_Task brief_. Set down, exactly as they appear, the lines from the line holding "Turn this picture" through the line holding "mouth_tip_radius = 0.4", inclusive; output nothing outside that range.

_Data to process_.

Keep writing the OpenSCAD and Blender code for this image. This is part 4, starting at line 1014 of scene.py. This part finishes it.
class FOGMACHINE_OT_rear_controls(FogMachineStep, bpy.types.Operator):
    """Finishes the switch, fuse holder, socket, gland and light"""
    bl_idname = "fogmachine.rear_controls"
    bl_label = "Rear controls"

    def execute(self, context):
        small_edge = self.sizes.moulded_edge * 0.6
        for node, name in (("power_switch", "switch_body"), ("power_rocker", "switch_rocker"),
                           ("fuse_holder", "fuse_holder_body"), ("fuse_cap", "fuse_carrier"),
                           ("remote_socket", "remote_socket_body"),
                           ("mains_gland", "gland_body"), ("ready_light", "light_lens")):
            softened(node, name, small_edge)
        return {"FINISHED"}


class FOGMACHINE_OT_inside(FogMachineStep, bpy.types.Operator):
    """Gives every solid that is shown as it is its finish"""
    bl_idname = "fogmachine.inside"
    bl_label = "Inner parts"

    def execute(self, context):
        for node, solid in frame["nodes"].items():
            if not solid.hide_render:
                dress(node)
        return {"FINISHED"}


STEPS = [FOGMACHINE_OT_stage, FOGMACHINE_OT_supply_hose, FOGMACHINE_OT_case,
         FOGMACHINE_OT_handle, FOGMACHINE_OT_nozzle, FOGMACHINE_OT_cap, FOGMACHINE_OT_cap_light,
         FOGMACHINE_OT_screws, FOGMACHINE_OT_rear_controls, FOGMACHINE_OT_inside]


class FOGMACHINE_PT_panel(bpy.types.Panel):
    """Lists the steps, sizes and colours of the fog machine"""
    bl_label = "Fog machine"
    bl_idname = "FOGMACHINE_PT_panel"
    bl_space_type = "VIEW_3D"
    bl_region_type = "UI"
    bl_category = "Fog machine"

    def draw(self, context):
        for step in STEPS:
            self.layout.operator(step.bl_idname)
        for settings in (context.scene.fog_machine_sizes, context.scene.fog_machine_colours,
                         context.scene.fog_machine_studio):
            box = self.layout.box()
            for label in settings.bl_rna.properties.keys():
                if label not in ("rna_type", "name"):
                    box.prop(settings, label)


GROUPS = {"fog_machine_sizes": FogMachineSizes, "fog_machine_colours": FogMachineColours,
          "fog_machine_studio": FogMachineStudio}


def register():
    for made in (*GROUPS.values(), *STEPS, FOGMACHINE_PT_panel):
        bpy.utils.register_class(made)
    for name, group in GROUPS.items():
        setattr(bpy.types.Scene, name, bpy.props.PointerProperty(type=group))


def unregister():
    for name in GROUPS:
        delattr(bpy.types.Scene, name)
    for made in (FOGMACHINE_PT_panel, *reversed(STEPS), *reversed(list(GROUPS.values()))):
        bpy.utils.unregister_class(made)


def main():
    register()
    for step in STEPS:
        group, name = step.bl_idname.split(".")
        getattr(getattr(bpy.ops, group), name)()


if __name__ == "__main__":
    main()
--
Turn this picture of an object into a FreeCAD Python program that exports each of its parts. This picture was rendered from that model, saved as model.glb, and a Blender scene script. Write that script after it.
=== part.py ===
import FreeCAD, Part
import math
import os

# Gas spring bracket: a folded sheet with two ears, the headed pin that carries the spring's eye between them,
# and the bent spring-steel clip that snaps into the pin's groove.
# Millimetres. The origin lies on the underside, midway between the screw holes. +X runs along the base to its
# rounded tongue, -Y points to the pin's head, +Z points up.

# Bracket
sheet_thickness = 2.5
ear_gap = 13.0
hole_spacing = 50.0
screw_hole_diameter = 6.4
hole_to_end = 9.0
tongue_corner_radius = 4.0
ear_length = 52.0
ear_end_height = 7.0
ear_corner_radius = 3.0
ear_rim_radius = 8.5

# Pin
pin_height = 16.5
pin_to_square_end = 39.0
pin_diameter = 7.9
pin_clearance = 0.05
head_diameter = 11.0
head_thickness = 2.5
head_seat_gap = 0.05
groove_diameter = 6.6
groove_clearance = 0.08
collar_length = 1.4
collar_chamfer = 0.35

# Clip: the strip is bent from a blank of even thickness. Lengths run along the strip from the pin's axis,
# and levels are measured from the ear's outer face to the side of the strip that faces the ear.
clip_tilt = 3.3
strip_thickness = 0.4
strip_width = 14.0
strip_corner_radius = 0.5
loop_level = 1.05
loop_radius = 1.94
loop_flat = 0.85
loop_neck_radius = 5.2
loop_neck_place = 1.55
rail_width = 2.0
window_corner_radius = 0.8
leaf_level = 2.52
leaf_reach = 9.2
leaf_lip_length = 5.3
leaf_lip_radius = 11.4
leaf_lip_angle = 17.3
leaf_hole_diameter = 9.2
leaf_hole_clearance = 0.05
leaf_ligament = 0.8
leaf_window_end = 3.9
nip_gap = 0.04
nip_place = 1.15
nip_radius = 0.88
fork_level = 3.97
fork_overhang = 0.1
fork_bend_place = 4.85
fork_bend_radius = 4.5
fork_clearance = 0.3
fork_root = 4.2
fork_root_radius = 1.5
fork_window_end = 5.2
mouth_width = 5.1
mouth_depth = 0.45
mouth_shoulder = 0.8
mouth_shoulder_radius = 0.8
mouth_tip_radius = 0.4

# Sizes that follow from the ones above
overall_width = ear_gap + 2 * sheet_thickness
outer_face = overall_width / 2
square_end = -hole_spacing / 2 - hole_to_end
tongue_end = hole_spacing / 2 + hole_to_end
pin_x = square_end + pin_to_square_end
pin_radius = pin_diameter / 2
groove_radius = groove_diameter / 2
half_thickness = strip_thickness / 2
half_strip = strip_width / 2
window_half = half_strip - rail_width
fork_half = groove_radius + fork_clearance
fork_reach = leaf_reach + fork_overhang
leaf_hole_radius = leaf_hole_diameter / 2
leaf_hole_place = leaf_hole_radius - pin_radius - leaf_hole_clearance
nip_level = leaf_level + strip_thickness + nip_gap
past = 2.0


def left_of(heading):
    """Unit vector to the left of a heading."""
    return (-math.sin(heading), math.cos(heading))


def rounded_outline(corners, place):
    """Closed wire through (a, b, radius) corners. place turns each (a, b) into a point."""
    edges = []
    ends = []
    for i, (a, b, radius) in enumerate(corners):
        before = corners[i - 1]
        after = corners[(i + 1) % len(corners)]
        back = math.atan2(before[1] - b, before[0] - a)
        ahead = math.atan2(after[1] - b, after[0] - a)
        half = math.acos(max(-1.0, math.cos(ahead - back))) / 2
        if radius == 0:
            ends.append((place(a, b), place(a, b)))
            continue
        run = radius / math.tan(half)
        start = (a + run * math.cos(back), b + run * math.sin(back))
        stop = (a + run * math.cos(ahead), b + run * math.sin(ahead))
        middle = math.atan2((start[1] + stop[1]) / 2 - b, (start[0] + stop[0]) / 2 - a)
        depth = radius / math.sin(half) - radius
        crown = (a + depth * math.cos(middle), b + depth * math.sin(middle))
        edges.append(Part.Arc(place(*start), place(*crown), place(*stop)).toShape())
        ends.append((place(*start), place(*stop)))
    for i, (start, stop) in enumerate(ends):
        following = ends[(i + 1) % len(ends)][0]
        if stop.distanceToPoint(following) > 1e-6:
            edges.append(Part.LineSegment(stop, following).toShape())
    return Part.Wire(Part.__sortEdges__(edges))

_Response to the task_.
Turn this picture of an object into a FreeCAD Python program that exports each of its parts. This picture was rendered from that model, saved as model.glb, and a Blender scene script. Write that script after it.
=== part.py ===
import FreeCAD, Part
import math
import os

# Gas spring bracket: a folded sheet with two ears, the headed pin that carries the spring's eye between them,
# and the bent spring-steel clip that snaps into the pin's groove.
# Millimetres. The origin lies on the underside, midway between the screw holes. +X runs along the base to its
# rounded tongue, -Y points to the pin's head, +Z points up.

# Bracket
sheet_thickness = 2.5
ear_gap = 13.0
hole_spacing = 50.0
screw_hole_diameter = 6.4
hole_to_end = 9.0
tongue_corner_radius = 4.0
ear_length = 52.0
ear_end_height = 7.0
ear_corner_radius = 3.0
ear_rim_radius = 8.5

# Pin
pin_height = 16.5
pin_to_square_end = 39.0
pin_diameter = 7.9
pin_clearance = 0.05
head_diameter = 11.0
head_thickness = 2.5
head_seat_gap = 0.05
groove_diameter = 6.6
groove_clearance = 0.08
collar_length = 1.4
collar_chamfer = 0.35

# Clip: the strip is bent from a blank of even thickness. Lengths run along the strip from the pin's axis,
# and levels are measured from the ear's outer face to the side of the strip that faces the ear.
clip_tilt = 3.3
strip_thickness = 0.4
strip_width = 14.0
strip_corner_radius = 0.5
loop_level = 1.05
loop_radius = 1.94
loop_flat = 0.85
loop_neck_radius = 5.2
loop_neck_place = 1.55
rail_width = 2.0
window_corner_radius = 0.8
leaf_level = 2.52
leaf_reach = 9.2
leaf_lip_length = 5.3
leaf_lip_radius = 11.4
leaf_lip_angle = 17.3
leaf_hole_diameter = 9.2
leaf_hole_clearance = 0.05
leaf_ligament = 0.8
leaf_window_end = 3.9
nip_gap = 0.04
nip_place = 1.15
nip_radius = 0.88
fork_level = 3.97
fork_overhang = 0.1
fork_bend_place = 4.85
fork_bend_radius = 4.5
fork_clearance = 0.3
fork_root = 4.2
fork_root_radius = 1.5
fork_window_end = 5.2
mouth_width = 5.1
mouth_depth = 0.45
mouth_shoulder = 0.8
mouth_shoulder_radius = 0.8
mouth_tip_radius = 0.4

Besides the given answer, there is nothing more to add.